森谷さんの進行でトークは進む。中央:杉田成道監督、右:本広克行監督
元々映画学校出身だが映画界が低迷期でテレビ業界に進んだという本広監督と森谷氏。
モチベーションは映画業界>テレビ業界
収入はCM業界>テレビ業界>映画業界。
「映画を作ったときに『疲れた』と言ったら『あなたのために作っているのに』と言われてスタッフからボイコットされたことがある」という本広監督。テレビ業界のスタッフで映画が作りたくて観てもらうために様々な努力をした。それの一つが『踊る大捜査線』のスタッフルームの定点カメラから始まる今では当たり前のネット攻勢。インターネットの普及に合わせてネットワーク捜査員を募り、事前イベントまで企画。全国を飛び回った。
昔みたいにみんなに好かれる名作と言われる映画は少ない。テレビから繋がる映画とドラマでは出来ない作品を映画にしたものへの二極化。
今の大作はどうしてもキャスト重視で作品にない役を作ってでも出てもらう流れ。そうなると企画がある程度定まってしまう。
大きな配給でたくさんの人に見てもらおうとするとある程度の制約が出てくる。
本広監督:「大きなタンカーを動かそうとするんだけど舵が廻らない感じ」
杉田監督:「撮りたいものを撮っていいと言われるとまとまらない。ある程度題材を決められていた方がまとまりのある映画が撮れる」
本広監督「今回『Anniversary』では撮りたいものを撮っている。

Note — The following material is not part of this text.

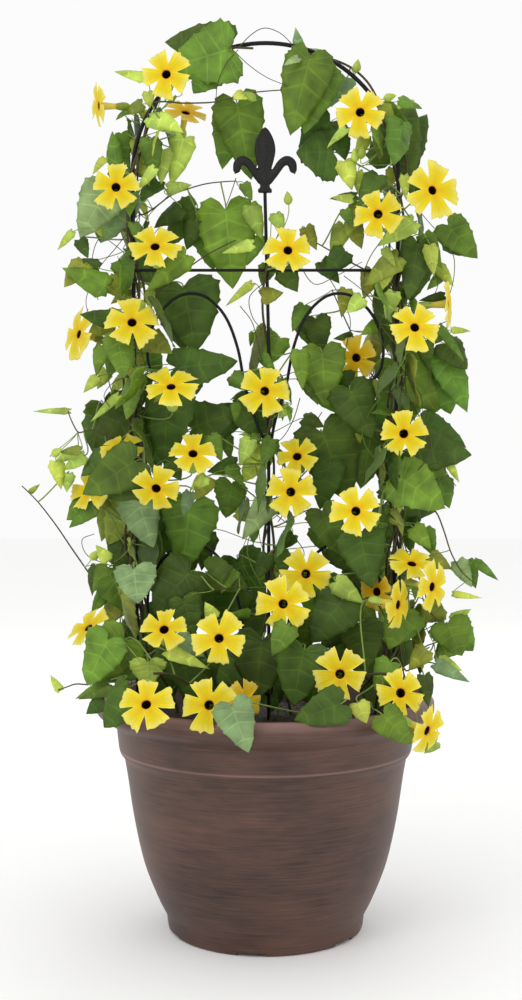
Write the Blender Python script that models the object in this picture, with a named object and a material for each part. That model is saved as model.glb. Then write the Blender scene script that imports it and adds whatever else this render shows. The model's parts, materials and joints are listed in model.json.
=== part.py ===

こうやって仕事を分けています。ヒットさせなければいけないものと撮りたいもの。『UDON』も香川を知ってほしくて撮った映画」
杉田監督「今は年間150本以上映画が作られていますが赤字にならないのは10本から20本なんです」
本広監督「自分の体験を重ねながら映画を観る。あの暗い空間だからこそできる醍醐味ではないかと思います。だから映画館に見に来てほしい」
森谷さんの締めの質問「あなたにとってテレビとは映画とは?」
本広監督
「テレビは訓練の場 映画は自分の鏡、人生の鏡。これ映画で観たことあるみたいなことが人生に起こりますから」
杉田監督
「テレビは生活。映画は夢。非日常の世界」

左から 本広克行監督、杉田成道監督、カンファレンスを聞きに来ていた内田英治監督、森谷雄プロデューサー
2つのカンファレンス。
なかなか聞けない話を聞ける貴重な機会だった。
面白かったのは一本目のカンファレンスでは映画は作りたいものを作るという話が出ていたが二本目のカンファレンスでは映画はある程度企画があった方がしっかりとしたものができるという話が出ていたこと。
どんな過程で映画監督になったかで感じ方も違い、作り方も違う。だからこそ様々な映画ができる。
今年はどんな映画がつくられるのだろう?楽しみは尽きない。